## Materials provided

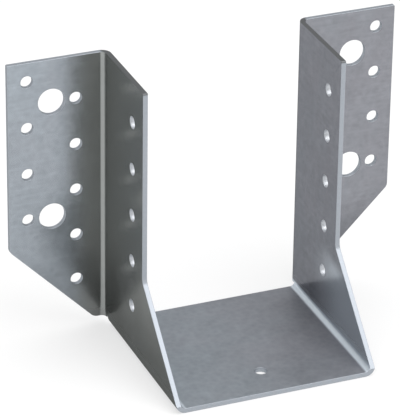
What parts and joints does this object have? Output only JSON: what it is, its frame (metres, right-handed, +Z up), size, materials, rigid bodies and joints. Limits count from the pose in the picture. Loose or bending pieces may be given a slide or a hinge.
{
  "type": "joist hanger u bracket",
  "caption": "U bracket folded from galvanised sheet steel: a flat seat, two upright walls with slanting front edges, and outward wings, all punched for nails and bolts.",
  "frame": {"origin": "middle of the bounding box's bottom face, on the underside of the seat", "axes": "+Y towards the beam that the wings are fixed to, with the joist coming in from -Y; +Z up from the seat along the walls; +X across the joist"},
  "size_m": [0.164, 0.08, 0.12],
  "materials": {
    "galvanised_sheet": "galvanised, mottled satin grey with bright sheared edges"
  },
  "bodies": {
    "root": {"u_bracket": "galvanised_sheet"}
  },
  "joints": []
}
* * *
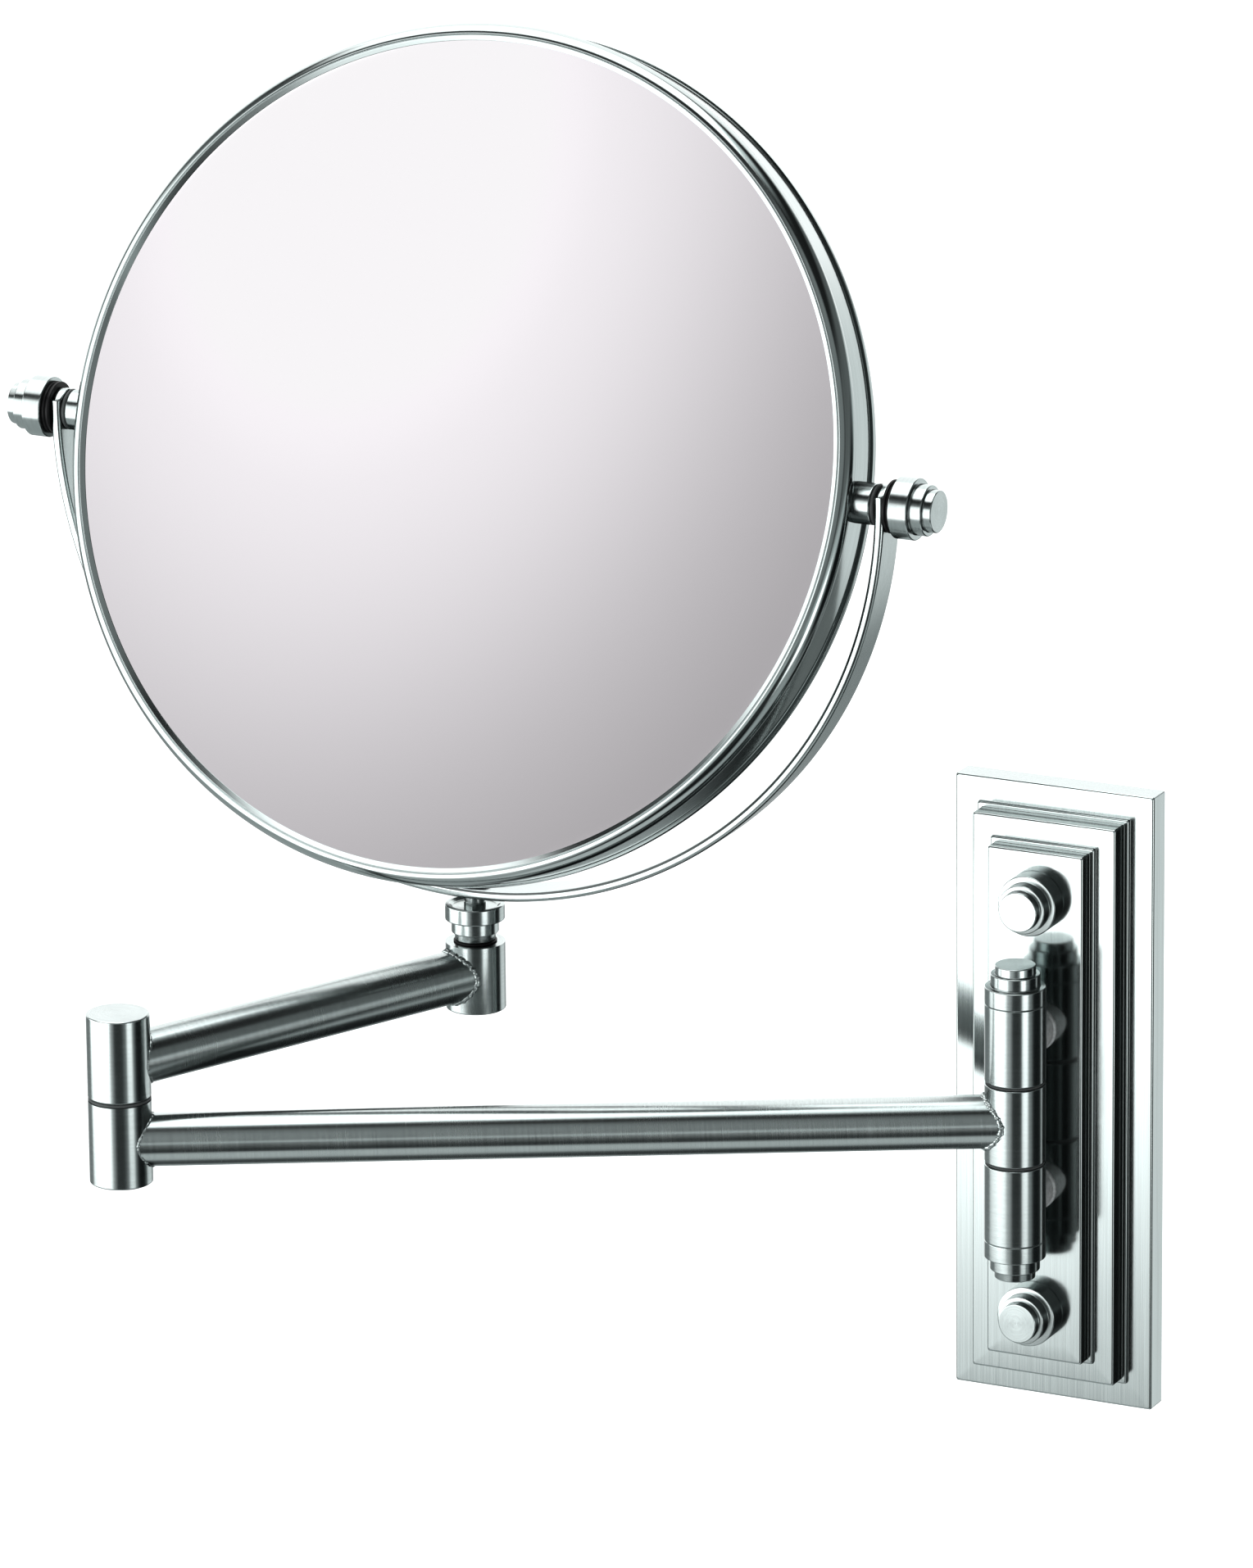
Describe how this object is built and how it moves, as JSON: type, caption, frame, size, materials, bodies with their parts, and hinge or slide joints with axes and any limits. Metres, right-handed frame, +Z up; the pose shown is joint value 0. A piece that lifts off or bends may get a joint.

## Given exercise
Wherever the string "with" appears in the entries above, list that line.

## The output
  "caption": "U bracket folded from galvanised sheet steel: a flat seat, two upright walls with slanting front edges, and outward wings, all punched for nails and bolts.",
  "frame": {"origin": "middle of the bounding box's bottom face, on the underside of the seat", "axes": "+Y towards the beam that the wings are fixed to, with the joist coming in from -Y; +Z up from the seat along the walls; +X across the joist"},
    "galvanised_sheet": "galvanised, mottled satin grey with bright sheared edges"
Describe how this object is built and how it moves, as JSON: type, caption, frame, size, materials, bodies with their parts, and hinge or slide joints with axes and any limits. Metres, right-handed frame, +Z up; the pose shown is joint value 0. A piece that lifts off or bends may get a joint.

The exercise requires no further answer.